Intervention de Jean-Pierre Farandou

Réunion du mercredi 2 octobre 2019 à 15h05
Commission du développement durable et de l'aménagement du territoire

Jean-Pierre Farandou :

Monsieur le rapporteur, les dimensions sociale, environnementale et économique sont en effet au coeur des préoccupations du futur président de la SNCF.

Oui, le rapport de M. François Philizot est très attendu et un certain suspense entoure sa remise, car il traite d'un sujet éminemment complexe, l'avenir des petites lignes. Je préfère pour ma part utiliser l'expression « lignes de desserte fine du territoire », car il n'existe pas de « grandes » ou de « petites » lignes, mais des lignes dont la vocation est différente. Cette appellation est plus signifiante car elle n'introduit pas de hiérarchie : toutes les lignes sont importantes aux yeux de la SNCF et des territoires.
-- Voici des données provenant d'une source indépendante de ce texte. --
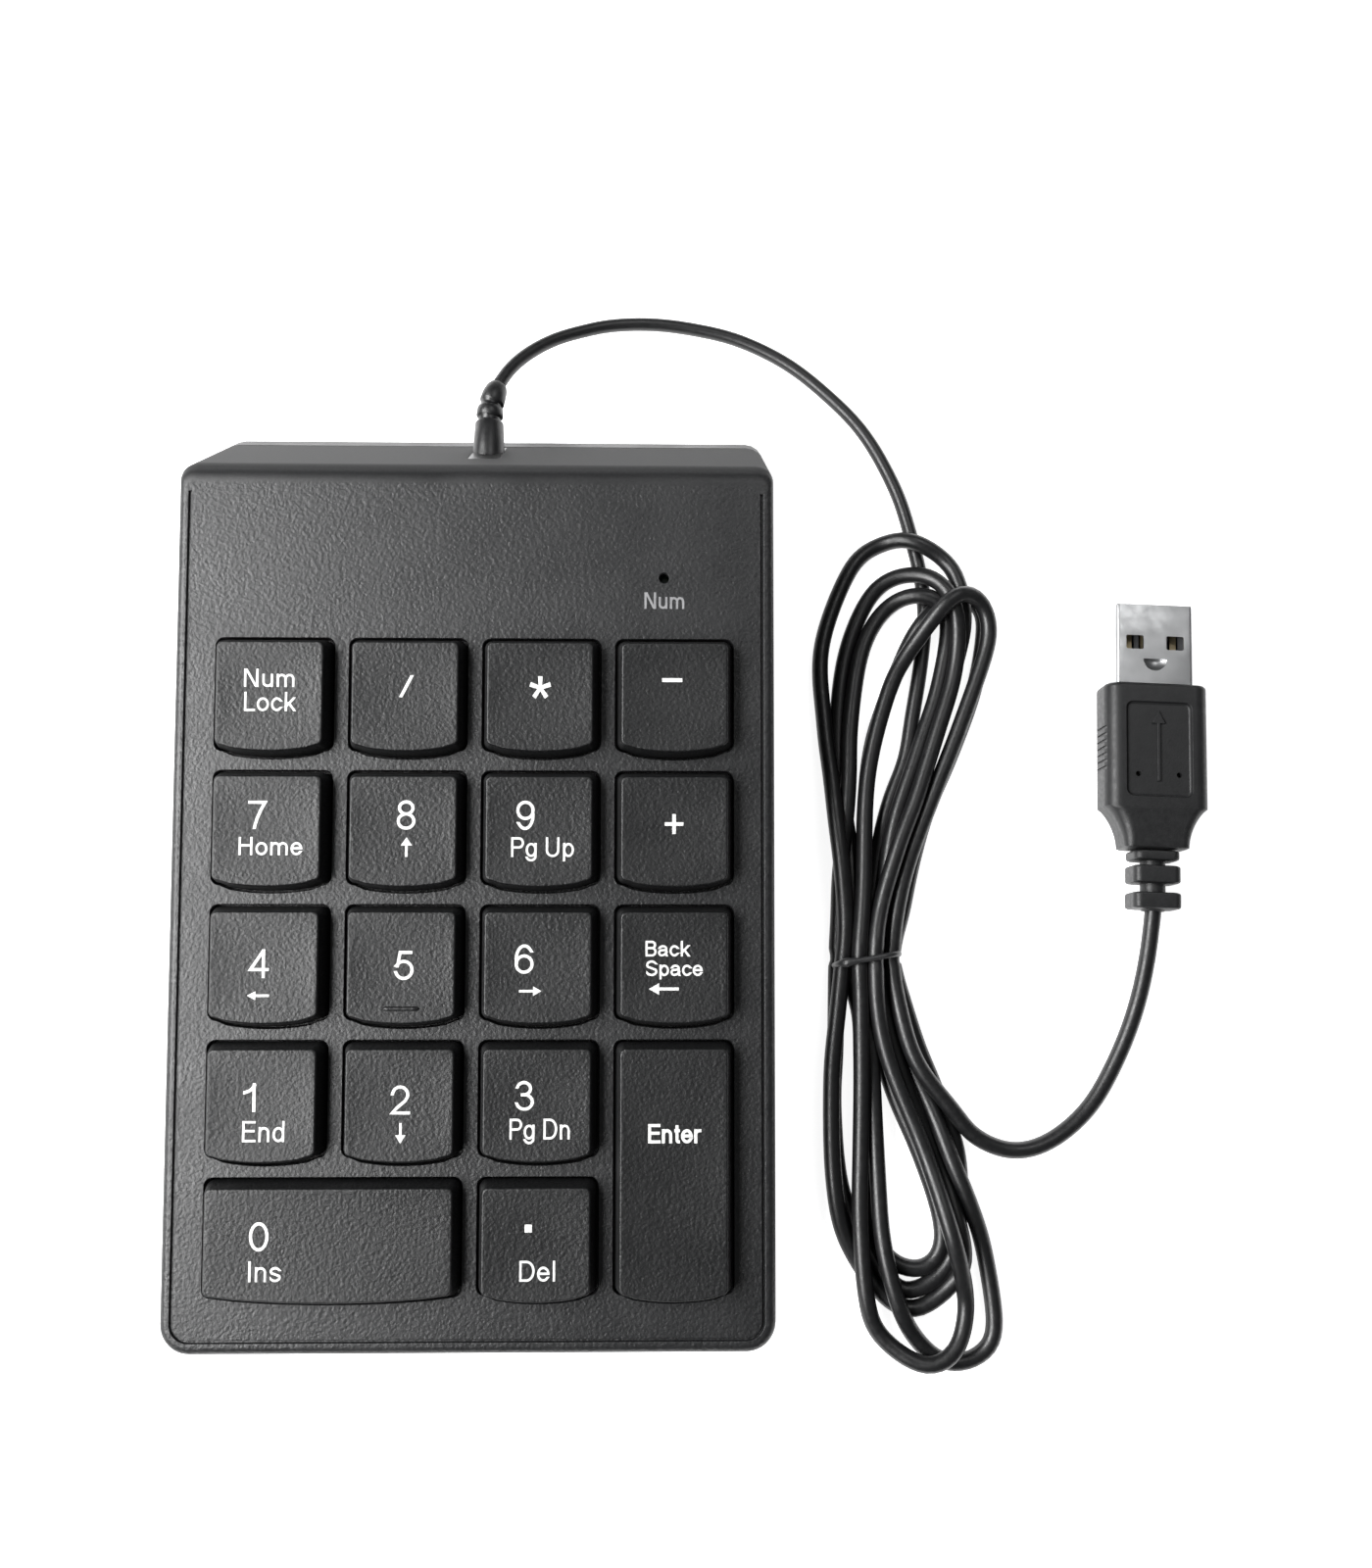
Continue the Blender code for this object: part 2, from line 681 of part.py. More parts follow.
def indicator():
    x, y = 27.1, 55.6
    profile = [(1.9, -6.6), (1.9, -5.9), (1.5, -5.85), (1.5, -3.4), (1.1, -2.7), (0.4, -2.3)]
    led = make("indicator_led", placed(turned(profile, 12, x, y), key_frame()), LED_RESIN)
    legs = [box(x + dx - 0.25, x + dx + 0.25, y - 0.25, y + 0.25, -9.0, -6.3) for dx in (-0.95, 0.95)]
    combine(led, [placed(leg, key_frame()) for leg in legs], "UNION")


# ---------------------------------------------------------------- strain relief, cord and plug


def smooth_curve(route, spacing):
    """Points at an even spacing along a Catmull-Rom curve through the route."""
    route = [Vector(p) for p in route]
    padded = [route[0] * 2 - route[1]] + route + [route[-1] * 2 - route[-2]]
    dense = []
    for i in range(1, len(padded) - 2):
        a, b, c, d = padded[i - 1:i + 3]
        for k in range(16):
            t = k / 16.0
            dense.append(0.5 * (2 * b + (c - a) * t + (2 * a - 5 * b + 4 * c - d) * t * t
                                + (3 * b - a - 3 * c + d) * t * t * t))
    dense.append(route[-1])
    lengths = [0.0]
    for before, after in zip(dense, dense[1:]):
        lengths.append(lengths[-1] + (after - before).length)
    count = max(round(lengths[-1] / spacing), 1)
    points = []
    index = 0
    for k in range(count + 1):
        goal = lengths[-1] * k / count
        while index < len(dense) - 2 and lengths[index + 1] < goal:
            index += 1
        span = lengths[index + 1] - lengths[index]
        points.append(dense[index].lerp(dense[index + 1], (goal - lengths[index]) / span))
    return points


def cord_tube(name, route):
    curve = bpy.data.curves.new(name, "CURVE")
    curve.dimensions = "3D"
    curve.bevel_depth = CORD_RADIUS * MM
    curve.bevel_resolution = 2
    curve.use_fill_caps = True
    points = smooth_curve(route, 2.5 * 2.0 * CORD_RADIUS)
    spline = curve.splines.new("POLY")
    spline.points.add(len(points) - 1)
    for slot, point in zip(spline.points, points):
        slot.co = (*(point * MM), 1.0)
    obj = bpy.data.objects.new(name, curve)
    bpy.context.scene.collection.objects.link(obj)
    curve.materials.append(material(name, PVC))


LEAD_ROUTE = (
    (1.25, 75.55, 9.43),
    (2.3, 77.8, 8.7),
    (4.2, 80.4, 7.7),
    (6.8, 82.9, 6.5),
    (10.0, 85.3, 5.2),
    (13.9, 87.1, 4.0),
    (18.0, 88.6, 3.0),
    (24.3, 89.4, 2.1),
    (30.7, 89.0, 1.6),
    (38.8, 87.2, 1.35),
    (46.8, 83.3, 1.3),
    (53.2, 78.2, 1.3),
    (59.5, 71.5, 1.3),
    (64.1, 63.2, 1.4),
    (66.6, 55.9, 1.6),
)

PLUG_ROUTE = (
    (70.5, -37.2, 2.2),
    (73.7, -40.8, 1.6),
    (79.6, -43.0, 1.35),
    (85.6, -41.5, 1.3),
    (91.8, -36.5, 1.35),
    (96.4, -29.1, 1.6),
    (99.4, -21.7, 2.4),
    (101.2, -14.2, 3.4),
    (102.28, -7.1, 3.95),
)

HANK_OUTLINE = (
    (66.0, 54.6), (71.0, 52.5), (75.5, 47.5), (79.0, 41.5), (80.4, 35.0), (78.6, 29.0),
    (74.8, 22.5), (71.2, 14.5), (67.6, 5.0), (64.6, -4.0), (62.6, -11.0), (62.6, -17.0),
    (64.0, -25.0), (66.8, -33.0), (70.5, -42.0), (75.0, -52.0), (78.2, -59.5), (79.0, -65.5),
    (77.2, -71.5), (72.5, -75.2), (66.0, -75.8), (60.0, -74.0), (56.3, -67.5), (53.8, -59.5),
    (51.0, -51.5), (49.6, -43.0), (49.8, -34.0), (51.5, -24.0), (53.6, -17.0), (53.6, -11.0),
    (52.3, 0.0), (50.4, 12.0), (49.4, 24.0), (50.2, 34.0), (53.3, 43.0), (58.5, 50.5),
)


NOZZLE = (
    # x, y, z, radius along the axis
    (0.0, 61.0, 10.5, 2.45), (0.0, 64.0, 10.5, 2.45), (0.0, 68.6, 10.5, 2.2), (0.0, 68.7, 10.5, 1.5),
    (0.01, 69.4, 10.49, 1.5), (0.02, 69.5, 10.48, 2.1), (0.12, 71.0, 10.4, 2.0), (0.14, 71.1, 10.39, 1.45),
    (0.24, 71.8, 10.31, 1.45), (0.27, 71.9, 10.29, 1.95), (0.62, 73.5, 10.0, 1.85), (1.15, 75.0, 9.6, 1.4),
)


def strain_relief():
    """Grommet in the rear wall with a ribbed nozzle that bends with the cord."""
    def slab(half, depth_in, depth_out, z0, z1):
        ring = []
        for z in (z0, z1):
            outer = wall_y(z)
            row = [(-half, outer - depth_out), (half, outer - depth_out)]
            row += [(half, outer - depth_in), (-half, outer - depth_in)]
            ring.append([(RELIEF_X + x, y, z) for x, y in row])
        return loft(ring)

    relief = make("strain_relief", slab(2.35, 0.45, 3.0, 6.3, 17.4), PVC)
    flange = slab(3.9, 2.4, 3.6, 6.4, 17.0)
    path = [Vector((RELIEF_X + x, y, z)) for x, y, z, _ in NOZZLE]
    nozzle = bent_tube(path, [radius for _, _, _, radius in NOZZLE], 12)
    combine(relief, [flange, nozzle], "UNION")


def cord_hank():
    make("cord_hank", loft([at_level(HANK_OUTLINE, z) for z in (HANK_BOTTOM, HANK_TOP)]), PVC)


def cable_tie():
    """Band round the waist of the hank, with its short twisted end."""
    def ring(y, grow):
        x0, x1 = 53.6 - GAP - grow, 62.6 + GAP + grow
        z0, z1 = HANK_BOTTOM - GAP - grow, HANK_TOP + GAP + grow
        r = GAP + grow
        points = []
        for cx, cz, start in ((x0 + r, z0 + r, 180), (x1 - r, z0 + r, 270), (x1 - r, z1 - r, 0), (x0 + r, z1 - r, 90)):
            for k in range(4):
                angle = math.radians(start + 30 * k)
                points.append((cx + r * math.cos(angle), y, cz + r * math.sin(angle)))
        return points

    make("cable_tie", loft([ring(-14.6, 0.7), ring(-13.2, 0.7), ring(-13.2, 0.0), ring(-14.6, 0.0)], closed=True), PVC)


def rounded_section(half_x, half_z, radius, y, steps=3):
    points = []
    for sx, sz, start in ((1, 1, 0), (-1, 1, 90), (-1, -1, 180), (1, -1, 270)):
        for k in range(steps + 1):
            angle = math.radians(start + 90.0 * k / steps)
            x = sx * (half_x - radius) + radius * math.cos(angle)
            z = sz * (half_z - radius) + radius * math.sin(angle)
            points.append((x, y, z))
    return points


def plug_body():
    """Overmould with concave shoulders and three grip rings round the cord."""
    sections = [
        (7.6, 3.45, 0.9, 0.0), (8.1, 3.95, 1.0, -0.5), (8.1, 3.95, 1.0, -19.3),
        (7.2, 3.75, 1.0, -20.4), (6.1, 3.55, 1.0, -22.0), (5.3, 3.4, 1.0, -24.0), (5.0, 3.3, 1.0, -25.3),
    ]
    core = 1.85
    for start, end, half in ((-25.8, -27.4, 3.5), (-28.1, -30.9, 3.65), (-32.2, -34.8, 3.7)):
        sections += [(core, core, 1.8, start + 0.05), (half, 3.0, 1.2, start), (half, 3.0, 1.2, end)]
        sections += [(core, core, 1.8, end - 0.05)]
    shape = loft([rounded_section(*section) for section in sections])
    body = make("plug_body", placed(shape, plug_frame()), PVC)
    panel = [(x, y - 10.0) for x, y in outline(5.0, 7.3, -7.3, 1.0, None, 0, 3)]
    recess = loft([at_level(panel, 3.55), at_level(panel, 4.5)])
    combine(body, [placed(recess, plug_frame())], "DIFFERENCE")


def plug_shell():
    outer = (6.0, 2.25, 0.5)
    inner = (5.7, 1.95, 0.3)
    rings = [rounded_section(*outer, y) for y in (0.3, 12.9)]
    rings += [rounded_section(*inner, y) for y in (12.9, 0.3)]
    shell = make("plug_shell", placed(loft(rings, closed=True), plug_frame()), STEEL)
    windows = []
    for x in (-2.95, 2.95):
        windows.append(box(x - 1.25, x + 1.25, 6.1, 8.4, 1.5, 3.0))
        windows.append(box(x - 1.25, x + 1.25, 6.1, 8.4, -3.0, -1.5))
    combine(shell, [placed(merged(windows), plug_frame())], "DIFFERENCE")


def plug_tongue():
    tongue = make("plug_tongue", placed(box(-5.3, 5.3, 0.6, 12.0, -1.6, 0.2), plug_frame()), WHITE_PLASTIC)
    grooves = []
    for index, x in enumerate(CONTACT_X):
        grooves.append(box(x - 0.85, x + 0.85, -1.0, 11.2, -0.6, 1.0))
        strip = placed(box(x - 0.5, x + 0.5, 0.6, 10.6, -0.3, 0.15), plug_frame())
        make("plug_contact_%d" % (index + 1), strip, GOLD)
    combine(tongue, [placed(merged(grooves), plug_frame())], "DIFFERENCE")


CONTACT_X = (-3.5, -1.1, 1.1, 3.5)


def build():
    top_cover()
    bottom_case()
    rubber_feet()
    case_screws()
    keycaps()
    stabiliser_bars()
    dome_sheet()
    membranes()
    controller()
    indicator()
    strain_relief()
    cord_tube("cord_lead", LEAD_ROUTE)
    cord_hank()
    cord_tube("cord_plug_lead", PLUG_ROUTE)
    cable_tie()
    plug_body()
    plug_shell()
    plug_tongue()


build()
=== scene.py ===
"""Numeric keypad with a tied cord and a USB-A plug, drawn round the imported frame.

Sizes are millimetres in the frame's axes and are scaled to metres when each object is made.
"""

import json
import math

import bmesh
import bpy
import numpy as np
from mathutils import Matrix, Vector


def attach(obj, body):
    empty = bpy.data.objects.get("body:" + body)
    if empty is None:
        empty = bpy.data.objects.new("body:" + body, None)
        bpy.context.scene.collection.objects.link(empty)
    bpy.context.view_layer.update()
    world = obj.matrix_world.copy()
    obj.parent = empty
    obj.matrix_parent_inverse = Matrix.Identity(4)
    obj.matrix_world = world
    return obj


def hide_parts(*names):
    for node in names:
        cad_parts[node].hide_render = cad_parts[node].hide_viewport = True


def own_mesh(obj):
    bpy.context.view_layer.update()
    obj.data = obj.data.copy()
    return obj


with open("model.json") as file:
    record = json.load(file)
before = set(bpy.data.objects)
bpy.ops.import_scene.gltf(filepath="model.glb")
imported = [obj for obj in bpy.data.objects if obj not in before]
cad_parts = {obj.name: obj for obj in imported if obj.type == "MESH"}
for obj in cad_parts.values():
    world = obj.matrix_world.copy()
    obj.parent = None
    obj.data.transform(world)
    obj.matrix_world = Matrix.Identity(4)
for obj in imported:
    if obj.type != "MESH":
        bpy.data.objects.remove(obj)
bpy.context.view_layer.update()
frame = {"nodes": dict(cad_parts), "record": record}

MM = 0.001
HOUSING = "housing"
UPRIGHT = Vector((0.0, 0.0, 1.0))

# ---- camera, floor and light

CAMERA_PLACE = (0.026045, -0.021522, 0.225218)
CAMERA_TURN = (8.808, -1.172, -0.040)
ROOM_STRENGTH = 0.1

scene = bpy.context.scene
camera = bpy.data.objects.new("camera", bpy.data.cameras.new("camera"))
scene.collection.objects.link(camera)
scene.camera = camera
camera.location = CAMERA_PLACE
camera.rotation_euler = [math.radians(angle) for angle in CAMERA_TURN]
camera.data.sensor_fit = "HORIZONTAL"
camera.data.sensor_width = 36.0
camera.data.lens = 38.0
camera.data.clip_start = 0.005
scene.view_settings.view_transform = "Standard"

# The object stands in a dim room, and the camera sees a white background behind it.
world = bpy.data.worlds.new("studio")
scene.world = world
world.use_nodes = True
world_nodes = world.node_tree.nodes
world_links = world.node_tree.links
room = world_nodes["Background"]
room.inputs["Color"].default_value = (0.97, 0.98, 1.0, 1.0)
room.inputs["Strength"].default_value = ROOM_STRENGTH
backdrop = world_nodes.new("ShaderNodeBackground")
backdrop.inputs["Color"].default_value = (1.0, 1.0, 1.0, 1.0)
seen = world_nodes.new("ShaderNodeMixShader")
world_links.new(world_nodes.new("ShaderNodeLightPath").outputs["Is Camera Ray"], seen.inputs[0])
world_links.new(room.outputs["Background"], seen.inputs[1])
world_links.new(backdrop.outputs["Background"], seen.inputs[2])
world_links.new(seen.outputs["Shader"], world_nodes["World Output"].inputs["Surface"])


def area_light(name, place, target, size, power):
    """Rectangular lamp, in metres and watts, that lights the object and isn't seen itself."""
    light = bpy.data.lights.new(name, "AREA")
    light.shape = "RECTANGLE"
    light.size, light.size_y = size
    light.energy = power
    obj = bpy.data.objects.new(name, light)
    scene.collection.objects.link(obj)
    obj.location = place
    obj.visible_camera = False
    obj.rotation_euler = (Vector(target) - Vector(place)).to_track_quat("-Z", "Y").to_euler()


area_light("key_light", (-0.27, -0.01, 0.33), (0.0, 0.0, 0.0), (0.5, 0.2), 5.9)
area_light("rear_light", (0.27, 0.42, 0.8), (0.05, 0.0, 0.0), (0.35, 0.35), 1.3)


# ---- materials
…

Deux questions sont sous-jacentes : le service qui y est proposé, et le financement des infrastructures. S'agissant des infrastructures, SNCF Réseau a été clair puisqu'il a indiqué qu'il faisait son affaire de la régénération du réseau structurant. Des efforts sans précédent ont été consentis : 3 milliards d'euros investis, contre 1 milliard d'euros il y a seulement dix ans. On a changé de braquet pour porter un coup d'arrêt au vieillissement du réseau – 30 ans en France contre 17 ans en Allemagne – et commencer à le rajeunir progressivement.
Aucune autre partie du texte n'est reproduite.